Vincent Price fait un honorable gros proprio dont l'abord est séduisant voire charmant. Le personnage est complexe et tout le jeu de la mise en scène va consister à dévoiler peu à peu le vrai personnage qui est un propriétaire "un patron" arcbouté sur ses privilèges. Et c'est bien dans le style de Mankiewicz de nous faire découvrir (ou plutôt déduire) les différentes facettes à travers ses actes ou ses paroles sans rien nous en dire a priori.

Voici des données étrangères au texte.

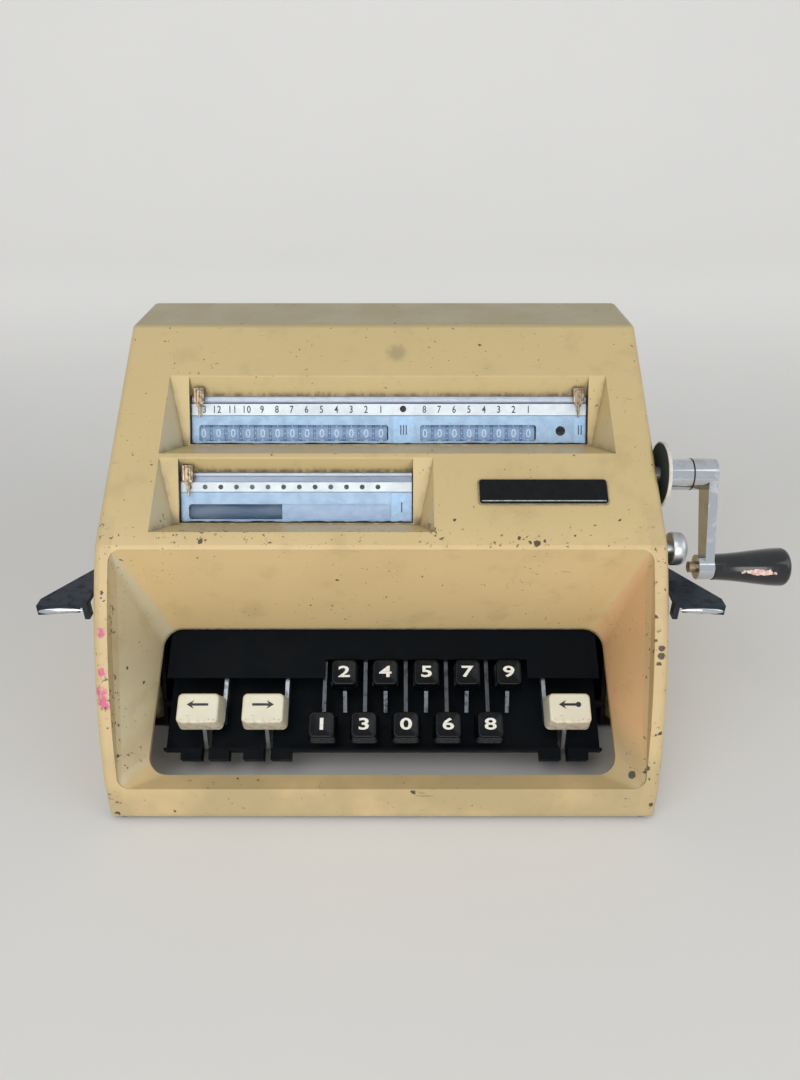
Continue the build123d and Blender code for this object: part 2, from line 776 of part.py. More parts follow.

Mais c'est le jeu de Walter Huston qui a retenu mon attention. C'est à la fois un homme de rigueur très pieux (il lit et fait lire à sa fille la Bible alors que de la bouffe sympa attend sur la table d'à côté) mais il m'a aussi semblé manquer de fermeté (épouse et enfants avaient le droit de s'exprimer et de s'opposer !). J'ai bien apprécié la scène de "l'épreuve de la Bible" qui est une nouvelle version de "l'épreuve du feu" pour connaître sinon la vérité au moins l'opinion de Dieu. C'est moins douloureux mais plus risqué…
Au final, cette première réalisation de Mankiewicz est indéniablement un bon film dont on peut aussi apprécier la belle qualité de la photographie et des portraits.